A WCS provides two important advantages over a traditional WMS/MHE controls integration:

The first advantage is that it hides the complexity of MHE interface details from the WMS. In essence, the WCS provides a uniform interface of data items to the WMS while dealing with the physical interface to the MHE. This was the feature that drove our client to select a WCS for their multi-phase warehouse upgrade program.

The second advantage of a WCS is that it provides real-time data to allow users to manage their MHE and warehouse operations. Although this feature can be provided by traditional controls, it is often overlooked. This operational data visibility is a powerful advantage to any organization (like our client in the story above) that has been struggling with an older low-to-zero information MHE controls system.
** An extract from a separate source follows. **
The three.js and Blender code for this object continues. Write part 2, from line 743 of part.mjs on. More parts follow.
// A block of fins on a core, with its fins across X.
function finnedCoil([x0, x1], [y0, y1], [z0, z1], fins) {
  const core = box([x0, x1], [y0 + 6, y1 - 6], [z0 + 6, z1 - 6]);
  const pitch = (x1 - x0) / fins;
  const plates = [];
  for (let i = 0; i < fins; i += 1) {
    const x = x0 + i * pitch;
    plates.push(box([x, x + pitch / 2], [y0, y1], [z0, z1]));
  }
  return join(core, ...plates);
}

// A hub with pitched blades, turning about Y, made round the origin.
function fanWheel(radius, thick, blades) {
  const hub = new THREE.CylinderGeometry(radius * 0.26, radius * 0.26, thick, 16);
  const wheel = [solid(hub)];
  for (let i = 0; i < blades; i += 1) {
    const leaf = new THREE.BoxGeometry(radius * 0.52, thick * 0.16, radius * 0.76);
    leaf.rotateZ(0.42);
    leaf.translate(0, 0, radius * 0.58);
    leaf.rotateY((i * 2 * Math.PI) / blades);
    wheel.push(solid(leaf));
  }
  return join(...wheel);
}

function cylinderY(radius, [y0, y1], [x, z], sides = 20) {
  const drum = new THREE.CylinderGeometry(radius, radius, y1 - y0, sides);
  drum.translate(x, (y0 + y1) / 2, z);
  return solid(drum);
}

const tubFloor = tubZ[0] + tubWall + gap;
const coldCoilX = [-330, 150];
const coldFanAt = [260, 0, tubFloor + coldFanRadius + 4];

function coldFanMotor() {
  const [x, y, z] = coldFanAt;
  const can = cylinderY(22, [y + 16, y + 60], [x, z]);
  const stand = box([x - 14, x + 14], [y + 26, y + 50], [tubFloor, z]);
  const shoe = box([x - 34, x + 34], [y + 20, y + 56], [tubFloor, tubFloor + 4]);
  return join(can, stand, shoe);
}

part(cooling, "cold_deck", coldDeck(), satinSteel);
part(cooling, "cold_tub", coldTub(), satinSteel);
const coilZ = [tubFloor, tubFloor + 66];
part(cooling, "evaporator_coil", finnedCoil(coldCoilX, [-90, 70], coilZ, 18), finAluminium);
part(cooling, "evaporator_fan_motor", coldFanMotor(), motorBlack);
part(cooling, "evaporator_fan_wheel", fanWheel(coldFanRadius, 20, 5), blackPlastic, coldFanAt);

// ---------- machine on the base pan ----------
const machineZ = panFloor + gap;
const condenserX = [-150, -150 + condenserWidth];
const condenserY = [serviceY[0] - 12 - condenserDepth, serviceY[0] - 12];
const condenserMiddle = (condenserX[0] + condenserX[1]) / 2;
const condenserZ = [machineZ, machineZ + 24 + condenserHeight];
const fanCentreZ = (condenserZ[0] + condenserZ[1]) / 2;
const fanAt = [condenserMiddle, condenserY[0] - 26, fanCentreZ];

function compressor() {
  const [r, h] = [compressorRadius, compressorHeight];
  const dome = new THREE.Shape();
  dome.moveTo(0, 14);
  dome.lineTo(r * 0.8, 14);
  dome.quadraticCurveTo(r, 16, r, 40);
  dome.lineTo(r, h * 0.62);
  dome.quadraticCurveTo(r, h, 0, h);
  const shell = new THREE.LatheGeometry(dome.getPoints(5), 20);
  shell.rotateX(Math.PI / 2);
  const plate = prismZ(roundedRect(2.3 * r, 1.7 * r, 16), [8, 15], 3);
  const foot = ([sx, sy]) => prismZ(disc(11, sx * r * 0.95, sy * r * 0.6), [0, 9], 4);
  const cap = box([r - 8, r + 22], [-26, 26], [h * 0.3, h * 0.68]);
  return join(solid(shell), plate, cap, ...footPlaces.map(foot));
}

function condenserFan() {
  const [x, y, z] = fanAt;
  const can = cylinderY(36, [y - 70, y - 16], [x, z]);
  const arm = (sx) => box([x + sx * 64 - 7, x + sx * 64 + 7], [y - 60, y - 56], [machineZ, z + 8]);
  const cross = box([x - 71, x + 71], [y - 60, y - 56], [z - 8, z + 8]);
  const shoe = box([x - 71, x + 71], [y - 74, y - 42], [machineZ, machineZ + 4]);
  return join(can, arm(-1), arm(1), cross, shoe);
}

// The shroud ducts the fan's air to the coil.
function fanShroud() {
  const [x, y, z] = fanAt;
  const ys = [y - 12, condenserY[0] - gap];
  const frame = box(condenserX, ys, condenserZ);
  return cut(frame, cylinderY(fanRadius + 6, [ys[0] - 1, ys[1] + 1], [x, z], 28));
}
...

Tompkins has plenty of good company in regards to touting the advantage of using warehouse control systems in modern DCs. I recently came across an article that shows how Ikea uses a WCS to support uniform practices across its network of DCs. The article, linked here (http://logisticsviewpoints.com/2009/09/03/ikea-overcomes-warehouse-control-systems-islands-of-automation/), is worth reading for a complementary perspective on the topic.

The advantages of a WCS feed into a topic that is the essence of this blog: the topic of supply chain visibility. Any DC is an important link in the data chain that comprises supply chain visibility (or is in fact the origination point of the supply chain).

Warehouse Control Systems are an important tool not only to manage the DC, but to link the data within the DC to the overall supply-chain IT infrastructure. A well-implemented WCS begins supply chain visibility right in your own DC.